I tried to flex the Bass DIs on a project, and as long as the changes weren't extreme, it went really well. Saves a lot of time over cut-cut-move-move again- cut again - move again - GODDAMNIT CUT AGAIN - fade in - fade out / crossfade - ;) :lol:

Didn't try it on the guitars, though. But if you use the flex tool's "slicing" function, it should be pretty much like beat detective. I'm used to the usual editing, but i will try to learn editing via flex tool.

Oh and by the way:
xtremeediting.png

That was quite annoying *_*
 
I've worked my ass off on this and I've got to say this is driving me crazy. I really want is an uber tight guitar sound. I've tried editing guitars, quantizing with elastic audio and beat detective and it sounds terrible.

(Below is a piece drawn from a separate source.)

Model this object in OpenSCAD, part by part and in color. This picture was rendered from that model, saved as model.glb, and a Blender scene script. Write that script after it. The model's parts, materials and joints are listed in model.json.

Everything I've tried sounds weird, a bit like a sample player. I've yet to try the method of playing notes in context. I started to, but I only had a very limited amount of time, so once I got started I realized that Pro Tools quick punch was not very usable when your the player and the engineer at the same time.

Could somebody please reiterate for me how this works, as far as I can tell the trick is to play everything in context so you have the correct notes on either side?

So for example if I have a 8 note phrase and the 4th note is bad but the rest is perfect: I select the bad note (assuming the setup is to record only over the selected part), move my cursor to somewhere in front of the phrase, hit record, play the entire phrase again in real time (preferably nailing the bad note), hit stop, if needed drag the ends of the new region so they are appropriately aligned, cross fade the ends of the new region.
 
I tried to flex the Bass DIs on a project, and as long as the changes weren't extreme, it went really well. Saves a lot of time over cut-cut-move-move again- cut again - move again - GODDAMNIT CUT AGAIN - fade in - fade out / crossfade - ;) :lol:

I edit Guitar and Bass DIs all the time with Flex in Logic 9, and i find it works brilliantly.

either the "Rhythmic" or "Slicing" modes work well on DIs.

any of the very occasional weird notes just get chopped and x-faded on their own.